Posted on Sep 29, 2020 • Edited on May 9, 2021

GCP DevOps Certification - Pomodoro Four

#googlecloud #certification #sre #devops

Service Level Objectives (SLOs)

Is it a competing balance?

Pressure of new features whilst maintaining a level of reliability for a system that is in constant flux.

Knowing just how reliable a system should be seems to be an interesting question. This takes me back to working on a system that was part of the GDS scheme. We built a system that had a pretty high level of reliability only to find out that it would be turned off during holiday periods - not for technical reasons but for people reasons. There were simply no support staff should any customers have a support query!

We certainly didn't ask "how reliable does the system need to be?"

NFR's (Non Functional Requirements)

Reliability (or many other ity's for that matter) can be classed as Non-Functional Requirements...but if that is the case how do we prioritise? It always comes down to prioritisation.

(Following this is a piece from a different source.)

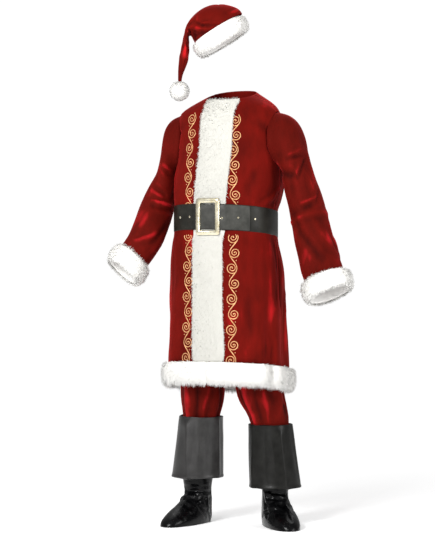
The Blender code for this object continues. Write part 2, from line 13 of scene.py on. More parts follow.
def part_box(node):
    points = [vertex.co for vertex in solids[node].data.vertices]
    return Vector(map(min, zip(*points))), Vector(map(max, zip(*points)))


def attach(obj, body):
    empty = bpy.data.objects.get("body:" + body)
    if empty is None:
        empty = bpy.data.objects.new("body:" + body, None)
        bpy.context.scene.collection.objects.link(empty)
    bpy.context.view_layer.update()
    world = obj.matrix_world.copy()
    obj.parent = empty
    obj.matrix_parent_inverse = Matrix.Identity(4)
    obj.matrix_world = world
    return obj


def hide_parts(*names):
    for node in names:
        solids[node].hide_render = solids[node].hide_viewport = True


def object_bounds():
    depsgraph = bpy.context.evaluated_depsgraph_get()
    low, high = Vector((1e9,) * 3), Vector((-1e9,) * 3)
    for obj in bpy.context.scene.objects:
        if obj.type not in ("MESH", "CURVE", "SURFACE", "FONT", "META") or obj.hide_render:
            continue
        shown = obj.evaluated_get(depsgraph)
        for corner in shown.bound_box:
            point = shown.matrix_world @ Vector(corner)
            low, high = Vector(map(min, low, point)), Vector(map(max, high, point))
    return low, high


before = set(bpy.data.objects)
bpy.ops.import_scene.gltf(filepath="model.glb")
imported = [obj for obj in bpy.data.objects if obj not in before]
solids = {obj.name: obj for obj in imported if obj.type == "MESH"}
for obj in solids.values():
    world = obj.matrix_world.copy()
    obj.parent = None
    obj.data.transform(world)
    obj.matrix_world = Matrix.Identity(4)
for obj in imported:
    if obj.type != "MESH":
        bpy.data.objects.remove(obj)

Also does classing reliability as a NFR do it a disservice?

SLO's is the practice of setting a reliability target and communicating that target wide enough for people to be aware. Having a side effect of your organisation being able to determine independently whether or not the service is reliable enough.

So SLO's could help development teams answer, when making software, just how fast is too fast?

Estimating Reliability Risks

We can estimate risks to reliability (from the roll-out of new features) in terms of:

time to detection
time to resolution
impact percentage

But the focus irrespective of terminology goes back to those DevOps cultural, human aspects.

Shared ownership of where developers feel they have a shared responsibility to make the service reliable and the operations team feel that they have a responsibility to help new features reach users as quickly as possible is crucial.

Both enabling each other and agreeing on the service level objective.

Three Principles for Setting SLO's

The above covers a bit of the "why" and human aspects so the next stage is a bit of the "what" of SLO's.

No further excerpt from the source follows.